__Provided material__.

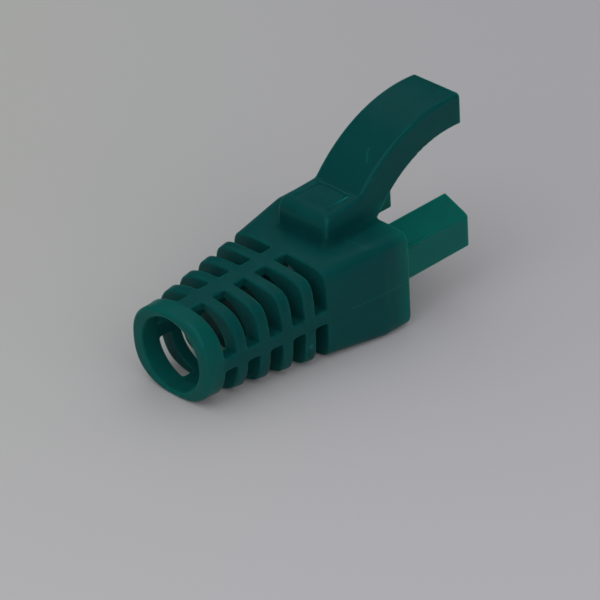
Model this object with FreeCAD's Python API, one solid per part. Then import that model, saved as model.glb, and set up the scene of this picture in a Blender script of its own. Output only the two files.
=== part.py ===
import FreeCAD, Part
import math
import os

# Strain relief boot for a modular plug: one moulded piece. Millimetres.
# X is across, Y runs along the cable from the rear ring to the plug, Z is up, on the latch side.
# The origin is the centre of the cable bore at the rear face of the ring.

# Cable bore, one straight round hole through the sleeve
boreRadius = 3.45
boreLipShare = 0.37           # rounding of its rear mouth, as a share of the ring's wall at the top

# Rear ring; the squareness of an outline is 2 for an ellipse and grows towards a rectangle
ringLength = 1.94
ringHalfWidth = 4.68
ringHalfHeight = 4.03
ringSquareness = 2.42
ringEdgeShare = 0.57          # rounding of the rear outer edge, as a share of the wall at the top

# Ribbed sleeve: slots in the four quarters, with a spine between each pair
slotCount = 5
slotWidth = 1.29
ribWidth = 1.11
topSpineWidth = 1.69          # the spines above and below
sideSpineHeight = 1.25        # the spines left and right
sleeveEndHalfWidth = 5.74
sleeveEndHalfHeight = 4.39
sleeveEndSquareness = 7.5
slotCorner = 0.2              # rounding in each slot's corners
slotOuterEdge = 0.2           # rounding where a slot opens in the outer skin
slotInnerEdge = 0.12          # and where it opens in the bore
slotMargin = 0.6              # how far the outline's changes of slope keep from the slots

# Body: flares from the sleeve to a straight collar round the plug
flareLength = 6.0
collarLength = 2.92
collarHalfWidth = 6.57
collarHalfHeight = 4.63
collarSquareness = 12.0
collarEdge = 0.22             # rounding of the front outer edge

# Pocket for the plug's rear end, and the throat that narrows from it to the bore
sideWall = 0.67               # walls round the pocket
topWall = 0.63
pocketCorner = 0.8
pocketDepth = 3.0
pocketEdge = 0.12             # rounding of its mouth
throatHalfWidth = 4.9
throatHalfHeight = 3.75
throatSquareness = 4.0
throatLength = 1.8
throatLand = 0.06             # step where the throat meets the bore

# Block on the body, the base of the latch guard
blockHalfWidth = 2.82
blockRear = 15.5              # rear face, from the ring's rear face
blockTop = 7.12               # height over the bore axis at the rear
blockSlope = 0.045            # rise of the block's top for each millimetre forwards
blockRearRound = 1.2
blockFootRound = 0.45
dimpleWidth = 3.6             # shallow recess in the block's top
dimpleLength = 3.2
dimpleDepth = 0.13            # at the front; its level floor runs out at the rear
dimpleCorner = 0.4
dimpleFront = 19.65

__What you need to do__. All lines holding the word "import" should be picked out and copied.

__The output__.
Model this object with FreeCAD's Python API, one solid per part. Then import that model, saved as model.glb, and set up the scene of this picture in a Blender script of its own. Output only the two files.
import FreeCAD, Part
import math
import os